INSTRUCTIONS TO FOLLOW:
Repeat, exactly as written, every line from the one holding "tripod_hub();" through the one holding "for corner in". Leave out all other lines.

SUPPLIED DATA:
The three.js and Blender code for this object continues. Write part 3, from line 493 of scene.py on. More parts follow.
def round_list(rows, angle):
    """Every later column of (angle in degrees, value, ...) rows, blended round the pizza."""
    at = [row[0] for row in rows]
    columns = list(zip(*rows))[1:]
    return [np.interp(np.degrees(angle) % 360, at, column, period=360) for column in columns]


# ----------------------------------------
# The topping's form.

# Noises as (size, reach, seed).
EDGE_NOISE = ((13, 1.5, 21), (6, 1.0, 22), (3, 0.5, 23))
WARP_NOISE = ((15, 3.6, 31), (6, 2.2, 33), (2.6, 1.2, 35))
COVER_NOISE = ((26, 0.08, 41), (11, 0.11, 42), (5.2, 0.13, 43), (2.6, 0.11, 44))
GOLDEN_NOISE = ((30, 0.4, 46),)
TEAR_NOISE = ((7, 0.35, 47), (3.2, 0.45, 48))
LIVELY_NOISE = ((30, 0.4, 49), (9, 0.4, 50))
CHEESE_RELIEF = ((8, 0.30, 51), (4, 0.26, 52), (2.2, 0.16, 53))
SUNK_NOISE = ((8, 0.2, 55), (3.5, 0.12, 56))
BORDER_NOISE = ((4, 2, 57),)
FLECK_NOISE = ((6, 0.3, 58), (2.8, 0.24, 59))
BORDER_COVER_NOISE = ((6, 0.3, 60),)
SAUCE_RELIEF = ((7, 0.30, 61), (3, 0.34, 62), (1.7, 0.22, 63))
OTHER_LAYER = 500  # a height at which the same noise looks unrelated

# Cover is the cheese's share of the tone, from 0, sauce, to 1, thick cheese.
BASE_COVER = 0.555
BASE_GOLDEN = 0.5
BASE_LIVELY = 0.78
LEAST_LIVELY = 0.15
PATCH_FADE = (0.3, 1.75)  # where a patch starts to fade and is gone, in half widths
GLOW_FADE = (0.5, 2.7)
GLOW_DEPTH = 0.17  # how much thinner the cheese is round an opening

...

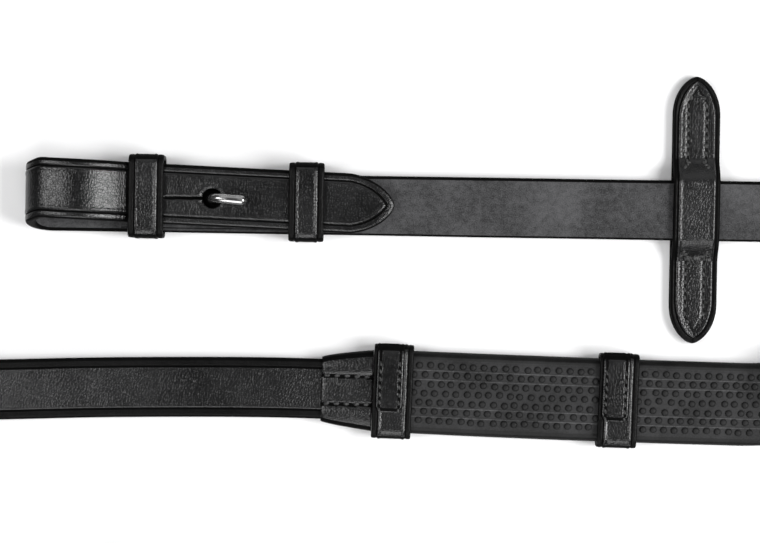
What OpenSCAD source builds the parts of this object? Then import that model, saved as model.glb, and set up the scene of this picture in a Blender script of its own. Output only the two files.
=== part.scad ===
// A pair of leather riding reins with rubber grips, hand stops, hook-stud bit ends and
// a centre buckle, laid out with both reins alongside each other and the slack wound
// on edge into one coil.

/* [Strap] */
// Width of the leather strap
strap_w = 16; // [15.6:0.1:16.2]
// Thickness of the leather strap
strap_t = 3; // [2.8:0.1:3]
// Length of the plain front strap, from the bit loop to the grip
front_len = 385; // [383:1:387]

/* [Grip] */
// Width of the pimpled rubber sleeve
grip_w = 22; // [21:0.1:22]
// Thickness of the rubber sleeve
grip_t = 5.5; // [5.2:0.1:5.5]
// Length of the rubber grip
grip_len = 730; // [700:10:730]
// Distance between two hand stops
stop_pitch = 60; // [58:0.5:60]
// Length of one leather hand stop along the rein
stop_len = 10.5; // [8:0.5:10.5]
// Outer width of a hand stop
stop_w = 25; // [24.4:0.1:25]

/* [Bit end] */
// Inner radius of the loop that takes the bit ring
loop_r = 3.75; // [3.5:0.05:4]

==

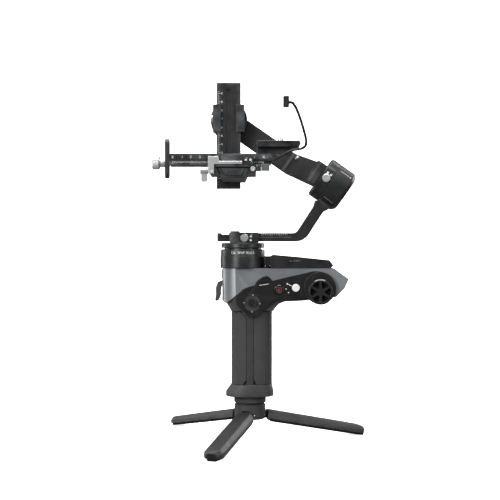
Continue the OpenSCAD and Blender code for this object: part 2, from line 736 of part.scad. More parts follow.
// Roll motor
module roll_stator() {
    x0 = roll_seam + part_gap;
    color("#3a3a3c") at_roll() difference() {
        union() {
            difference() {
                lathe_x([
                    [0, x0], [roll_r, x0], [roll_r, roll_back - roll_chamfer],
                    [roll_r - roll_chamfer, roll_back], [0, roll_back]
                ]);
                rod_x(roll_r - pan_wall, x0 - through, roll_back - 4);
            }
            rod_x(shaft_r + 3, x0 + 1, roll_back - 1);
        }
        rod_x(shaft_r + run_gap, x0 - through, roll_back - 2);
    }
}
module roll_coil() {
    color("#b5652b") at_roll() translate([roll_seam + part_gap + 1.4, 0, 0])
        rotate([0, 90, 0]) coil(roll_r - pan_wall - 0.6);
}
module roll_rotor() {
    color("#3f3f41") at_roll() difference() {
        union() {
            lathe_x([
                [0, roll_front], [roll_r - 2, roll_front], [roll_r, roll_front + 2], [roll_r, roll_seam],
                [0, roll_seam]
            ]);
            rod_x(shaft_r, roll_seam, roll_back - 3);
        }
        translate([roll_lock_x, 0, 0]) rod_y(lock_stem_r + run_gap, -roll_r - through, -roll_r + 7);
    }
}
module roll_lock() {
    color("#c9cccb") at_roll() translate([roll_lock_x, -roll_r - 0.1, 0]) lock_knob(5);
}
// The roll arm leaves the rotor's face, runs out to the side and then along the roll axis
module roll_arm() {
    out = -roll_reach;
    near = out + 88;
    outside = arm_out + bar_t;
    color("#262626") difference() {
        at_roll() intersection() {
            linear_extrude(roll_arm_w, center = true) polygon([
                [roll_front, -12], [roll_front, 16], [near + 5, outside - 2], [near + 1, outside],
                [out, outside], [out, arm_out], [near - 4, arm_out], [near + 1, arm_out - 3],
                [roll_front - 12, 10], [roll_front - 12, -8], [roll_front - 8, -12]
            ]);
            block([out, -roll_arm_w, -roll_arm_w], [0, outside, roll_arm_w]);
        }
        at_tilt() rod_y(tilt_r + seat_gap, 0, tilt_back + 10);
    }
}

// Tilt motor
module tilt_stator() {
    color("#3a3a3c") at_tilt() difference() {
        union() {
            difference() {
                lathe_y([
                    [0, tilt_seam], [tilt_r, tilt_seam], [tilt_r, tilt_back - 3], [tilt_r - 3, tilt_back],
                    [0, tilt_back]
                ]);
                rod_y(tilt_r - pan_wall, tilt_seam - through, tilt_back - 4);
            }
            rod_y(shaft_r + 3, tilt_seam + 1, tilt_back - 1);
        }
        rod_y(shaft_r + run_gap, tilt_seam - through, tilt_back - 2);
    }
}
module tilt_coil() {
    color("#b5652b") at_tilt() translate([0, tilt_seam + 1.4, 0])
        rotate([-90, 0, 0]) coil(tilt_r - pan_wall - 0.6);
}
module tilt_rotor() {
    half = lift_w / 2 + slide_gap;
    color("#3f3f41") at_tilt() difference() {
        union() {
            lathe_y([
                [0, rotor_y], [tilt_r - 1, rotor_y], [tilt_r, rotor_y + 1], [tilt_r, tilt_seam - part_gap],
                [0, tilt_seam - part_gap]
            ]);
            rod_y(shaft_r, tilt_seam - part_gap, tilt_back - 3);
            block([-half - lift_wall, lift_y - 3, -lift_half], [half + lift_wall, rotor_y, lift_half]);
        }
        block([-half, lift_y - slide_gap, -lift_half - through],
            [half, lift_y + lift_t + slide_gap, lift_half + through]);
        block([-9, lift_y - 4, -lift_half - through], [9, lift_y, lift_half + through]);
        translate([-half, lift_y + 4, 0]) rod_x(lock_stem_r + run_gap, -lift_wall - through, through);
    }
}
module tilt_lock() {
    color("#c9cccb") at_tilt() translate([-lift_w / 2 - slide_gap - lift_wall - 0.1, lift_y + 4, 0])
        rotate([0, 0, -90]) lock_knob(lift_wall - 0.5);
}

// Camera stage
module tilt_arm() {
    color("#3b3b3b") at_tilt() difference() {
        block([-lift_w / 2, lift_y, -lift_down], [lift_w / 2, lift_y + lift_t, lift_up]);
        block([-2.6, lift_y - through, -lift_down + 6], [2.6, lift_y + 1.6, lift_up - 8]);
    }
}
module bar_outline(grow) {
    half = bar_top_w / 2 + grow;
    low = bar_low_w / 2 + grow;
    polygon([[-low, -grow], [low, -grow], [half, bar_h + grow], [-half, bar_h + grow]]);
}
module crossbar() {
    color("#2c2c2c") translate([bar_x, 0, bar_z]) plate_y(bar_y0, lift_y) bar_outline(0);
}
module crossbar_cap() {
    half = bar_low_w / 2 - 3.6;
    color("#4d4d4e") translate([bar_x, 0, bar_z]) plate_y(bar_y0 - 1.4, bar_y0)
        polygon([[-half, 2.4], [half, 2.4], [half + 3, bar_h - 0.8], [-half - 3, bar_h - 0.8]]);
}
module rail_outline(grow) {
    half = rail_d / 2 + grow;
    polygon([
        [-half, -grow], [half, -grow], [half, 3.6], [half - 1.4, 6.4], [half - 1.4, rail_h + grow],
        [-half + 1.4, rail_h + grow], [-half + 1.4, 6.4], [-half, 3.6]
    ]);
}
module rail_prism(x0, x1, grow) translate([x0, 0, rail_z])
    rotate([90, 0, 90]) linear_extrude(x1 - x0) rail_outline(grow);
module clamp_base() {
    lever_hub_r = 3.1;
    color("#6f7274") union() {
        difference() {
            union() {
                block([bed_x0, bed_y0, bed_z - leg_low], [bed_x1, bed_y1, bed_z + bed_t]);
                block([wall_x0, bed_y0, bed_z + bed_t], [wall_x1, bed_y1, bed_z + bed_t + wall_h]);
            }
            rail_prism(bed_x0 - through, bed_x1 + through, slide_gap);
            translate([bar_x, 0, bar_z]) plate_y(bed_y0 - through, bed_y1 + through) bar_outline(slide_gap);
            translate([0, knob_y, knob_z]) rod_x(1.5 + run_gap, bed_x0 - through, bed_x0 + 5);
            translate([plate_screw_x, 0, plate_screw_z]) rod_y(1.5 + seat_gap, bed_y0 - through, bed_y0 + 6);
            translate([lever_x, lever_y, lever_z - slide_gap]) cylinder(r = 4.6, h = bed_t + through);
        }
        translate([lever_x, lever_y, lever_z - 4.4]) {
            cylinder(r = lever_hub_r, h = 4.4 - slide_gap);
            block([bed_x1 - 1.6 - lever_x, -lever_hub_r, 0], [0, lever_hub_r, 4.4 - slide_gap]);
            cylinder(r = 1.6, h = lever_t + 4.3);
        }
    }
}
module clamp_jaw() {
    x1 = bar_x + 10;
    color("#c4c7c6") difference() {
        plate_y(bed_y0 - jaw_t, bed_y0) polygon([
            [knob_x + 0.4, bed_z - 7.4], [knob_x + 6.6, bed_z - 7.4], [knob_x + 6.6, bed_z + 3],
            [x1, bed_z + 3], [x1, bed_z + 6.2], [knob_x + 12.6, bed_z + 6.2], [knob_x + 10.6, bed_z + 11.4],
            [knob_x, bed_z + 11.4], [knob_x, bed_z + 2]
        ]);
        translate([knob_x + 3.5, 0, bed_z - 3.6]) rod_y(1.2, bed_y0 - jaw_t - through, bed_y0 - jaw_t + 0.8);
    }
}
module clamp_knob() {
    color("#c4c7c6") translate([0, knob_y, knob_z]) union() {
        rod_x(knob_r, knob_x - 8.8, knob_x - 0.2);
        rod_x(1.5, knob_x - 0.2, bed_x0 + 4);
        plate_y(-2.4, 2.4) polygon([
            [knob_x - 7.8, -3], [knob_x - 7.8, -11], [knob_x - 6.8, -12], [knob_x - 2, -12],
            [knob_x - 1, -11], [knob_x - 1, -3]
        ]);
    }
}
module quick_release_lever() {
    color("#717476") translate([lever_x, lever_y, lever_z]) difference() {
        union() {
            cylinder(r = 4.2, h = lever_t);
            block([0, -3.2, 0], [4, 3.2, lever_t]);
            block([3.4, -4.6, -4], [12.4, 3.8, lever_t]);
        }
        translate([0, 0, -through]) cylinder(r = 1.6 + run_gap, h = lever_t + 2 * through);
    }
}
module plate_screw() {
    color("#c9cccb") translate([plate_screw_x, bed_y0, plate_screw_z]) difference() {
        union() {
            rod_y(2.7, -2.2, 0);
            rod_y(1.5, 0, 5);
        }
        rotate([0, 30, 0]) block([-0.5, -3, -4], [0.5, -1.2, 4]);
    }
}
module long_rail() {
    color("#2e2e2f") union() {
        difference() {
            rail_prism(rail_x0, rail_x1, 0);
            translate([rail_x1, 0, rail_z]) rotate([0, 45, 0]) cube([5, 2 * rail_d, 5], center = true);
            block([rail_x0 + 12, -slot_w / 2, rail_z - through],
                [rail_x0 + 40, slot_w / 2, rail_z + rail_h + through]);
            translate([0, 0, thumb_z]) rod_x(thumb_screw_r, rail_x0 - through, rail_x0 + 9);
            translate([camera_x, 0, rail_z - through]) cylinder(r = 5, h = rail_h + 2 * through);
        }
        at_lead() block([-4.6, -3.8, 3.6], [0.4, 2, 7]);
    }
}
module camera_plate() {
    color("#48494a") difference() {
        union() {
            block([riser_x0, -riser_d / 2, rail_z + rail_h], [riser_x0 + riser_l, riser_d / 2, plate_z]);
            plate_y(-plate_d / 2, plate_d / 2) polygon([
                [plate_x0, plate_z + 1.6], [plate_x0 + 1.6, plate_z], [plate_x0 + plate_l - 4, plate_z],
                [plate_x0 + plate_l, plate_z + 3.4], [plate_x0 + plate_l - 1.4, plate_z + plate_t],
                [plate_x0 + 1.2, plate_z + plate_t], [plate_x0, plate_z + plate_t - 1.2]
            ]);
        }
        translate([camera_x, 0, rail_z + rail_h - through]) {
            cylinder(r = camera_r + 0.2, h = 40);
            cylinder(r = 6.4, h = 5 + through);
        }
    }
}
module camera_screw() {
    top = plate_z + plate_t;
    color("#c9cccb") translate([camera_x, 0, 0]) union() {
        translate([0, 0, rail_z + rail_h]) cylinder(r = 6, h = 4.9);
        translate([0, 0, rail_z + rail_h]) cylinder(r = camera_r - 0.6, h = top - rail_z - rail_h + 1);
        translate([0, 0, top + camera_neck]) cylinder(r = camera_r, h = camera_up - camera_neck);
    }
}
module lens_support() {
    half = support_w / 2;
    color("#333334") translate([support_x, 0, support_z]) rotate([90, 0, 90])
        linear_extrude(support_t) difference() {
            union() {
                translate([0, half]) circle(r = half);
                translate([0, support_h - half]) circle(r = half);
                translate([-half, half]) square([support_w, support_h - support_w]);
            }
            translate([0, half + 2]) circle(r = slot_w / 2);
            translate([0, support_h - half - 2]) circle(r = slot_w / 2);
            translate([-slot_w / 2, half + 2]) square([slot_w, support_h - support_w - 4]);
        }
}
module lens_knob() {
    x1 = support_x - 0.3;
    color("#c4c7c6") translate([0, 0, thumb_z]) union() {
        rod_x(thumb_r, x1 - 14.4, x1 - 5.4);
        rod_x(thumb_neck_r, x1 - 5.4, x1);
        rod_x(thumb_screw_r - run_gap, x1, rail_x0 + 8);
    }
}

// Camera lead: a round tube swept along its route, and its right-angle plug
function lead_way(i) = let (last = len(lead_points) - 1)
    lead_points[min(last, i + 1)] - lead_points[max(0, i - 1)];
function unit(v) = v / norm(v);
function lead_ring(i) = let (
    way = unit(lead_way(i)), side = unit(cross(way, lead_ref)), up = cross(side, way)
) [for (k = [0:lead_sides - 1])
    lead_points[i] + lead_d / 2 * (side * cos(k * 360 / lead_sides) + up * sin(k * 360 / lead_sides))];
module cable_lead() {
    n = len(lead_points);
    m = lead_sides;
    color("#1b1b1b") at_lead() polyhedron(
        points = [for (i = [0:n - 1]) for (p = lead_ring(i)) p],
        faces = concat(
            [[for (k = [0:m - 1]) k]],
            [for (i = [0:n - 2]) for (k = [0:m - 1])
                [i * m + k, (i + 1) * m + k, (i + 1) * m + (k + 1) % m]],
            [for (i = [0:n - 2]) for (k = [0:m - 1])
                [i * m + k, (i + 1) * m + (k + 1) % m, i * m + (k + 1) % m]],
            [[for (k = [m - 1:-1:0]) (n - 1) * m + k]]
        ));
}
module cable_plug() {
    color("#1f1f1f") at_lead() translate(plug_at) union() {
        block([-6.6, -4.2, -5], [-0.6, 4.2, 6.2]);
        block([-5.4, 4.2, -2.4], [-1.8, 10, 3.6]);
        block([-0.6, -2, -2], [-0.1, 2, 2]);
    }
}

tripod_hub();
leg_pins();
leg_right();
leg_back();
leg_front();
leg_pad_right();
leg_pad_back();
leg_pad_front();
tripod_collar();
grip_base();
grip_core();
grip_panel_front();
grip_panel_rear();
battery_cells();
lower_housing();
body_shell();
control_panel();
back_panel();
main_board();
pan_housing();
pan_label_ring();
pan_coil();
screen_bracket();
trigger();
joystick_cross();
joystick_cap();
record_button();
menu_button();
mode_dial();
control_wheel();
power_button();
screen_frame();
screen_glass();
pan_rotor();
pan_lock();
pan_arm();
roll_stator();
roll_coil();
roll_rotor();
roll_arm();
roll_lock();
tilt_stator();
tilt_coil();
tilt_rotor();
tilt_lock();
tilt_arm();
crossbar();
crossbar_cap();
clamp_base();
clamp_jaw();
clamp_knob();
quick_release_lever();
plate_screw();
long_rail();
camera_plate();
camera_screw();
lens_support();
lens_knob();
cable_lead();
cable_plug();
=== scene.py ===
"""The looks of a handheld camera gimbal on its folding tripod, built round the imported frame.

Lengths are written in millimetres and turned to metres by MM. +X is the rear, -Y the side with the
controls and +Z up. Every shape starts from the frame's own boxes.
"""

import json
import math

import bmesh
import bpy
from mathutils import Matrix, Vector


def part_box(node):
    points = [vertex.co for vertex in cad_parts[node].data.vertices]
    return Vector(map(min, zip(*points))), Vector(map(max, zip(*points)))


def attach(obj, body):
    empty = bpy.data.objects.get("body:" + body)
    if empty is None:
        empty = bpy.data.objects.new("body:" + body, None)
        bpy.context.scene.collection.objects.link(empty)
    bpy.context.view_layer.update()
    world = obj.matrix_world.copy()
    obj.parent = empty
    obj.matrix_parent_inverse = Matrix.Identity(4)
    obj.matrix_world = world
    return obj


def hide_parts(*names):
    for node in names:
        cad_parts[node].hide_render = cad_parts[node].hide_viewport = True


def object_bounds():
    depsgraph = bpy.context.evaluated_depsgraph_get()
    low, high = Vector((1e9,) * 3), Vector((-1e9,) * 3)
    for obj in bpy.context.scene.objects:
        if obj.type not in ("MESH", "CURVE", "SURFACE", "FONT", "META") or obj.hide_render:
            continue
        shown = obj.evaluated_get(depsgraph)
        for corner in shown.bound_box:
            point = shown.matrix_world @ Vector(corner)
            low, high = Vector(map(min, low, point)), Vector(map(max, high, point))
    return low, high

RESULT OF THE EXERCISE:
tripod_hub();
leg_pins();
leg_right();
leg_back();
leg_front();
leg_pad_right();
leg_pad_back();
leg_pad_front();
tripod_collar();
grip_base();
grip_core();
grip_panel_front();
grip_panel_rear();
battery_cells();
lower_housing();
body_shell();
control_panel();
back_panel();
main_board();
pan_housing();
pan_label_ring();
pan_coil();
screen_bracket();
trigger();
joystick_cross();
joystick_cap();
record_button();
menu_button();
mode_dial();
control_wheel();
power_button();
screen_frame();
screen_glass();
pan_rotor();
pan_lock();
pan_arm();
roll_stator();
roll_coil();
roll_rotor();
roll_arm();
roll_lock();
tilt_stator();
tilt_coil();
tilt_rotor();
tilt_lock();
tilt_arm();
crossbar();
crossbar_cap();
clamp_base();
clamp_jaw();
clamp_knob();
quick_release_lever();
plate_screw();
long_rail();
camera_plate();
camera_screw();
lens_support();
lens_knob();
cable_lead();
cable_plug();
=== scene.py ===
"""The looks of a handheld camera gimbal on its folding tripod, built round the imported frame.

Lengths are written in millimetres and turned to metres by MM. +X is the rear, -Y the side with the
controls and +Z up. Every shape starts from the frame's own boxes.
"""

import json
import math

import bmesh
import bpy
from mathutils import Matrix, Vector


def part_box(node):
    points = [vertex.co for vertex in cad_parts[node].data.vertices]
    return Vector(map(min, zip(*points))), Vector(map(max, zip(*points)))


def attach(obj, body):
    empty = bpy.data.objects.get("body:" + body)
    if empty is None:
        empty = bpy.data.objects.new("body:" + body, None)
        bpy.context.scene.collection.objects.link(empty)
    bpy.context.view_layer.update()
    world = obj.matrix_world.copy()
    obj.parent = empty
    obj.matrix_parent_inverse = Matrix.Identity(4)
    obj.matrix_world = world
    return obj


def hide_parts(*names):
    for node in names:
        cad_parts[node].hide_render = cad_parts[node].hide_viewport = True


def object_bounds():
    depsgraph = bpy.context.evaluated_depsgraph_get()
    low, high = Vector((1e9,) * 3), Vector((-1e9,) * 3)
    for obj in bpy.context.scene.objects:
        if obj.type not in ("MESH", "CURVE", "SURFACE", "FONT", "META") or obj.hide_render:
            continue
        shown = obj.evaluated_get(depsgraph)
        for corner in shown.bound_box:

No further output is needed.